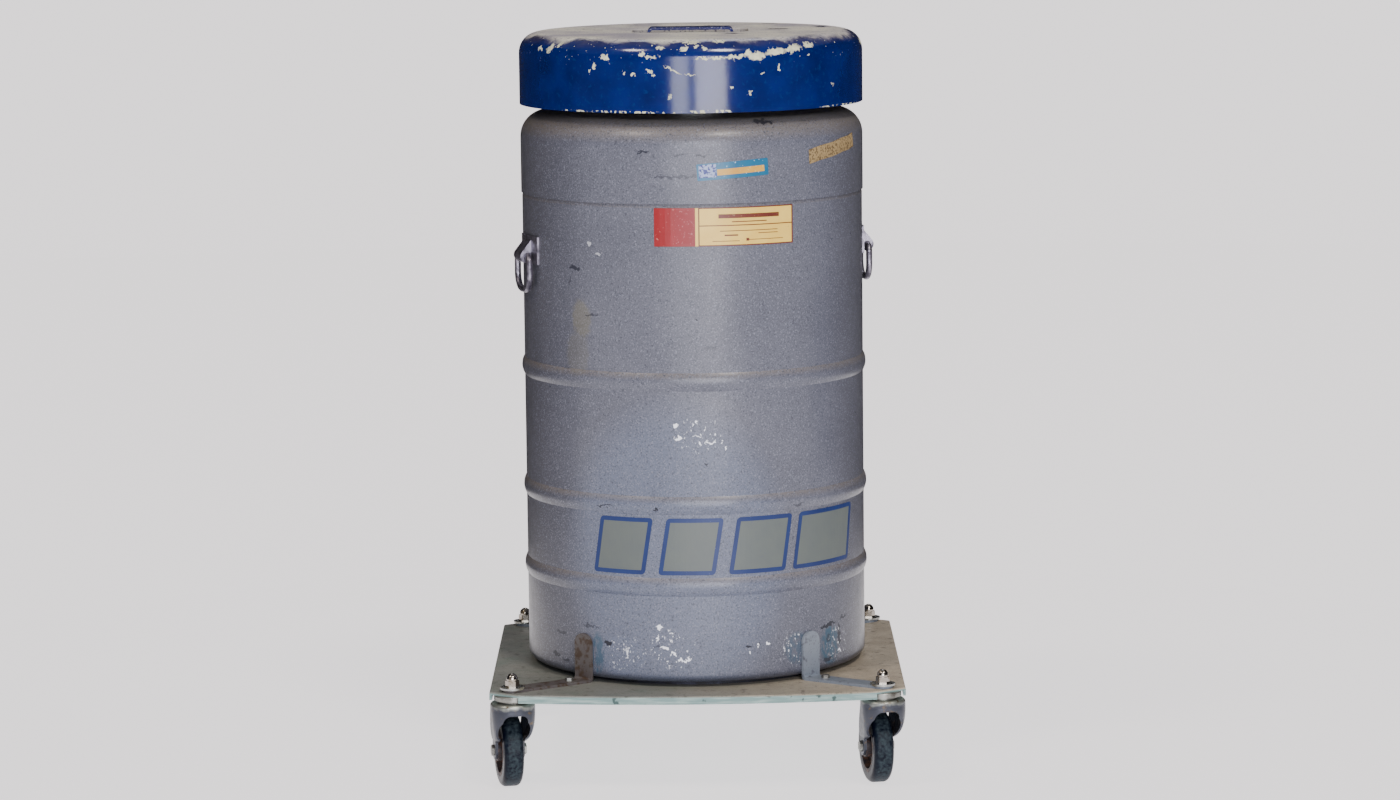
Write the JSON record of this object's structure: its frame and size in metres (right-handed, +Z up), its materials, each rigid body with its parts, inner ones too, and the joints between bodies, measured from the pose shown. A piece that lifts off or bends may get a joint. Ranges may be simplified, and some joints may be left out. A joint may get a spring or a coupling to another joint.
{
  "type": "cell freezing container",
  "caption": "Surplus 40-litre liquid-nitrogen cell freezing container: grey beaded aluminium drum, chipped blue lid, swing handles, on a four-caster roller base",
  "frame": {"origin": "on the floor, on the vessel's axis", "axes": "+Z up, the vessel's front faces -Y, +X to its right"},
  "size_m": [0.4555, 0.4999, 0.814],
  "materials": {
    "vessel_paint": "grey hammered enamel on aluminium, scuffed",
    "lid_paint": "deep blue gloss enamel, chipped to a cream undercoat",
    "deck_metal": "worn grey-beige paint on steel sheet",
    "zinc_steel": "dull zinc plate, dirty",
    "bright_nut": "bright plated steel",
    "bare_aluminium": "satin, unpainted",
    "foil_wrap": "crinkled foil and paper",
    "glass_fibre": "glass-fibre resin",
    "black_cap": "moulded rubber",
    "foam": "rigid foam",
    "wheel_core": "moulded core, dirty",
    "black_rubber": "worn solid rubber"
  },
  "bodies": {
    "body": {"body_shell": "vessel_paint", "top_head": "vessel_paint", "foot_ring": "bare_aluminium", "flask_lower_half": "bare_aluminium", "flask_upper_half": "bare_aluminium", "insulation_wrap": "foil_wrap", "neck_tube": "glass_fibre", "neck_collar": "bare_aluminium", "vacuum_port": "bare_aluminium", "vacuum_port_cap": "black_cap", "handle_bracket_left": "zinc_steel", "handle_bracket_right": "zinc_steel", "deck": "deck_metal", "clip_screws": "zinc_steel", "kingpin_washers": "zinc_steel", "kingpin_cap_nuts": "bright_nut", "clip_strap_front_left": "deck_metal", "caster_race_front_left": "zinc_steel", "clip_strap_front_right": "deck_metal", "caster_race_front_right": "zinc_steel", "clip_strap_rear_left": "deck_metal", "caster_race_rear_left": "zinc_steel", "clip_strap_rear_right": "deck_metal", "caster_race_rear_right": "zinc_steel"},
    "lid": {"lid_shell": "lid_paint", "lid_handle": "lid_paint", "lid_handle_rivets": "bare_aluminium", "plug_plate": "bare_aluminium", "neck_plug": "foam", "plug_screw": "zinc_steel"},
    "bail_left": {"handle_bail_left": "zinc_steel"},
    "bail_right": {"handle_bail_right": "zinc_steel"},
    "swivel_front_left": {"caster_ball_cage_front_left": "zinc_steel", "caster_fork_front_left": "zinc_steel", "caster_axle_front_left": "zinc_steel"},
    "wheel_front_left": {"wheel_core_front_left": "wheel_core", "tyre_front_left": "black_rubber"},
    "swivel_front_right": {"caster_ball_cage_front_right": "zinc_steel", "caster_fork_front_right": "zinc_steel", "caster_axle_front_right": "zinc_steel"},
    "wheel_front_right": {"wheel_core_front_right": "wheel_core", "tyre_front_right": "black_rubber"},
    "swivel_rear_left": {"caster_ball_cage_rear_left": "zinc_steel", "caster_fork_rear_left": "zinc_steel", "caster_axle_rear_left": "zinc_steel"},
    "wheel_rear_left": {"wheel_core_rear_left": "wheel_core", "tyre_rear_left": "black_rubber"},
    "swivel_rear_right": {"caster_ball_cage_rear_right": "zinc_steel", "caster_fork_rear_right": "zinc_steel", "caster_axle_rear_right": "zinc_steel"},
    "wheel_rear_right": {"wheel_core_rear_right": "wheel_core", "tyre_rear_right": "black_rubber"}
  },
  "joints": [
    {"name": "lid_lift", "type": "slide", "parent": "body", "child": "lid", "axis": [0, 0, 1], "range_m": [0, 0.25]},
    {"name": "handle_swing_left", "type": "hinge", "parent": "body", "child": "bail_left", "pos_m": [-0.18546, -0.06026, 0.569], "axis": [-0.309, 0.9511, 0], "range_deg": [0, 140]},
    {"name": "handle_swing_right", "type": "hinge", "parent": "body", "child": "bail_right", "pos_m": [0.19204, 0.03386, 0.569], "axis": [0.1736, -0.9848, 0], "range_deg": [0, 140]},
    {"name": "caster_swivel_front_left", "type": "hinge", "parent": "body", "child": "swivel_front_left", "pos_m": [-0.2, -0.196, 0], "axis": [0, 0, 1], "continuous": true},
    {"name": "wheel_spin_front_left", "type": "hinge", "parent": "swivel_front_left", "child": "wheel_front_left", "pos_m": [-0.20624, -0.16666, 0.04], "axis": [0.9781, 0.2079, 0], "continuous": true},
    {"name": "caster_swivel_front_right", "type": "hinge", "parent": "body", "child": "swivel_front_right", "pos_m": [0.2, -0.196, 0], "axis": [0, 0, 1], "continuous": true},
    {"name": "wheel_spin_front_right", "type": "hinge", "parent": "swivel_front_right", "child": "wheel_front_right", "pos_m": [0.19376, -0.16666, 0.04], "axis": [0.9781, 0.2079, 0], "continuous": true},
    {"name": "caster_swivel_rear_left", "type": "hinge", "parent": "body", "child": "swivel_rear_left", "pos_m": [-0.2, 0.196, 0], "axis": [0, 0, 1], "continuous": true},
    {"name": "wheel_spin_rear_left", "type": "hinge", "parent": "swivel_rear_left", "child": "wheel_rear_left", "pos_m": [-0.20927, 0.22453, 0.04], "axis": [0.9511, 0.309, 0], "continuous": true},
    {"name": "caster_swivel_rear_right", "type": "hinge", "parent": "body", "child": "swivel_rear_right", "pos_m": [0.2, 0.196, 0], "axis": [0, 0, 1], "continuous": true},
    {"name": "wheel_spin_rear_right", "type": "hinge", "parent": "swivel_rear_right", "child": "wheel_rear_right", "pos_m": [0.20521, 0.22554, 0.04], "axis": [0.9848, -0.1736, 0], "continuous": true}
  ]
}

+-------+

## Set problem
In the material above, show every line where the word "rigid" turns up.

## Final answer
Write the JSON record of this object's structure: its frame and size in metres (right-handed, +Z up), its materials, each rigid body with its parts, inner ones too, and the joints between bodies, measured from the pose shown. A piece that lifts off or bends may get a joint. Ranges may be simplified, and some joints may be left out. A joint may get a spring or a coupling to another joint.
    "foam": "rigid foam",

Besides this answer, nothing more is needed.